There was lots of space on the wide-open prairie. If you divided the total area of land by the total number of people living there, there would have been about ten square miles for every person.
And each person was important. Each one had a purpose: hunters and shaman, mothers and warriors. No one told a person what they would be and they didn't have to go to school to learn how to do their job. The Blackfoot believed that men and women would each find their role on their own, in the great silence of the prairie.
Young boys would find their role by going on a vision quest for their guardian spirit. At the time of puberty, probably around the age of 12 to 14 years old, the boy would go off alone, being very quiet, to find out what his role in the community would be. It was important to choose a place that would be far away from any other people so the boy could face the challenge of nature on his own.
In 1954 a Sarcee elder named Pat Grasshopper described the puberty ritual.

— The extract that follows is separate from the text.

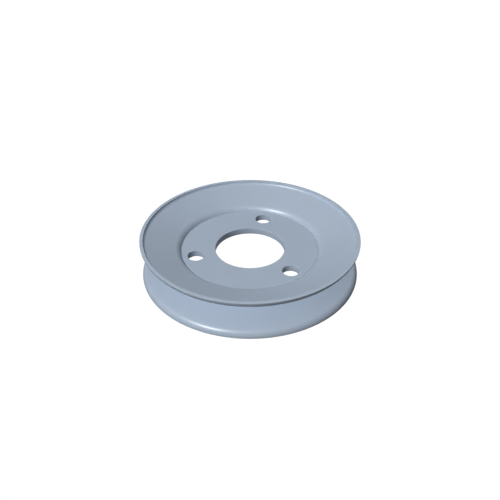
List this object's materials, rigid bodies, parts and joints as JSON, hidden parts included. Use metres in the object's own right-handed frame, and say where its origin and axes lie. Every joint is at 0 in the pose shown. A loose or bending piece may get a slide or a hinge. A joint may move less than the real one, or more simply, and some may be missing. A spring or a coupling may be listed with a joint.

"To get some of the... power from nature and to find a spirit that would be his protector through life, a boy would go out alone on his guardian spirit quest," he said. "He would first bathe until he was very clean and then he would live alone for three or four or five days without food."
It could sometimes take quite a while for the vision to come. Pat Grasshopper explained that while a young person was waiting he might see snakes or hawks or wolves out on the prairie but the Blackfoot believed the boy would be safe if he waited for the vision. The quest was a challenge of the boy's strength.
"Only a strong person can stay until the vision comes, for it often comes first in the form of a dangerous animal," he said. "The animal tests the person's courage. If he does not run away from it, something talks to him, something he cannot see. The voice tells him to stay a certain number of nights. At the end of that time the spirit gives the person power and tells him what his protector will be."
After the ritual the boy didn't become an adult right away. He would return to his family having changed a little from his time alone. The ritual was a way for the family to begin to let the boy grow up. The community would respect the boy's interpretation of his vision quest and they would help the young man grow into his role. When he was 16 or 18 the older people in the community would begin to train him for his task, whether it was to fight as a warrior or hunt as a hunter or heal as a medicine man.